Low-alcohol beer.  High-alcohol-by-volume beer was a major part the sales pitch for craft beer in its infancy. When small breweries couldn’t compete on price, they increased their value proposition with more bang for your buck.  I enjoy being able to have a beer and still have a conversation, and I think that is an aspect that more people will look for in the future.” — Patrick Barnes, head brewer at Islamorada Beer Company.

“I think the next most popular styles of craft beer will be lighter bodied, light in color, crisper beers with just the right balance of hops — like pilsners, dry hopped blonde ales, and dry hopped lagers. Why? Two reasons: First, IPAs — while often packed with flavor and body — aren’t the right beer for every occasion. (I know, treasonous! 🙂 )  Many consumers drawn to craft beer by the hops will realize that it is much more enjoyable to be drinking a cool, crisp, lighter-bodied beer outside on a hot summer’s day than a heavier-bodied IPA. And these lighter-bodied styles don’t require consumers to sacrifice too much hop aroma or flavor. Second, from a craft brewer’s perspective, since there is a lot of competition in the IPA category, it would make sense to expand into, and innovate in, styles (like lagers) normally dominated by megabrewers. More variety and innovation will surely draw consumer interest.” — Nicole Carrier, co-founder and president of Throwback Brewery

“Balanced/sessionable styles. I’m a big advocate for the brown and the bitter/ESB. Beers that are complex if you want to dive into ingredient and process, but also crazy drinkable and approachable if you just want to sit down for a pint or several.” — Jon Mansfield, brewery operations manager at Warhorse Brewing Company.

“I believe lagers are the next trend in craft beer and it is because the push has been for so long to make a beer more hoppy, more bold, more…. and lagers for the most part are just the opposite.” — Eric Meyer, brewmaster at Cahaba Brewing.

“In my opinion, it will be a group of styles, with a massive focus around being easy drinking, sessionable, yet flavorful, beer.  Craft is becoming more mainstream, so popular styles will necessarily trend towards more universal tastes. In our words that means approachable and balanced and one of the key reasons behind why we’ve introduced Bronx Banner.” — Damian Brown, brewmaster at Bronx Brewery.

“I’m going to take a stab that it’ll be American Hopped Light Lagers.” — Chris Riphenburg, co-owner and head brewer of Ale Asylum.

“Mixed fermentation and wild strain barrel aged beers. These are already popular styles, but the problem is that it’s a real pain in the butt to create these beers at any significant volume. Each barrel in which the beer is fermenting imparts its own unique characteristics to the base beer — with some barrels just getting dumped out because the beer didn’t turn out well.  Adding to that problem is that some of these beers take 12-18 months (or longer) to age. Because of these production issues, the beers tend to be very expensive. With that said, there are probably a few breweries out there right now trying to figure out how to produce these beers in shorter amounts of time, at large volumes (multi-state distribution), and at competitive price points.  The first breweries to figure that out are going to be very popular.” — Davin Helden, CEO of Liquid Mechanics Brewing.

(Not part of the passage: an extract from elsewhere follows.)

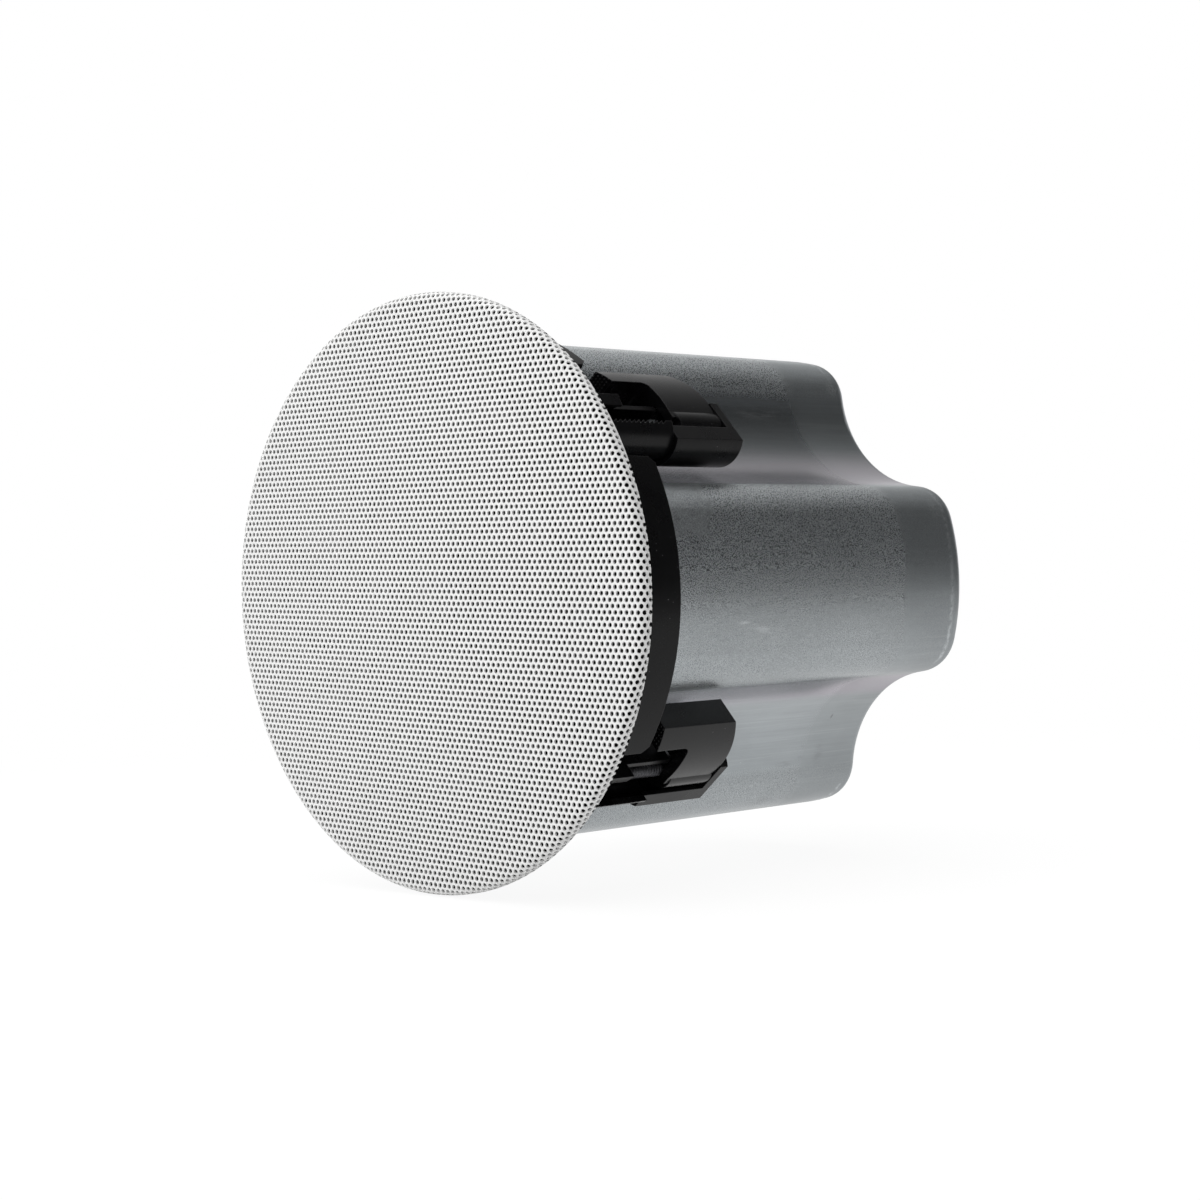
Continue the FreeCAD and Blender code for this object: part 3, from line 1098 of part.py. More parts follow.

“Craft lagers. There are already a few great craft lager brewers in Colorado making fantastic pilsners, dunkels and the like. These beers are hard to make, but easy to drink year round, and appeal to the same traditionalists in the community that have started to make cask ales more popular.” — Alan Windhausen, head brewer at Pikes Peak Brewing Company.

“Sours & barrel-aged beers are already popular and I think they will continue to grow. I think these are beers people are getting behind, since they are something people may have never tried before. I also think saisons and farmhouse beers are really close to being more popular.” — Ian Smith, co-owner of Three Rings Brewery.

“I would love to see classic German lagers take hold again, and I think they will increase in popularity, but I think the next hot style will be gose. It is sessionable, and when done well, balanced and just tart enough to be refreshing enough that you want more. They’re relatively cheap to make and sour styles are on the rise.” — Chris Davison, head brewer at Wolf’s Ridge Brewing.

“I think Pilsners are already showing that they are going to be a heavyweight in craft. On the back of Firestone’s Pivo, which showed people a pils could be hoppy flavorful and delicious, a bunch of brewers now are putting out really great pilsners.” — Kevin Blodger, co-founder and director of brewing operations at Union Craft Brewing.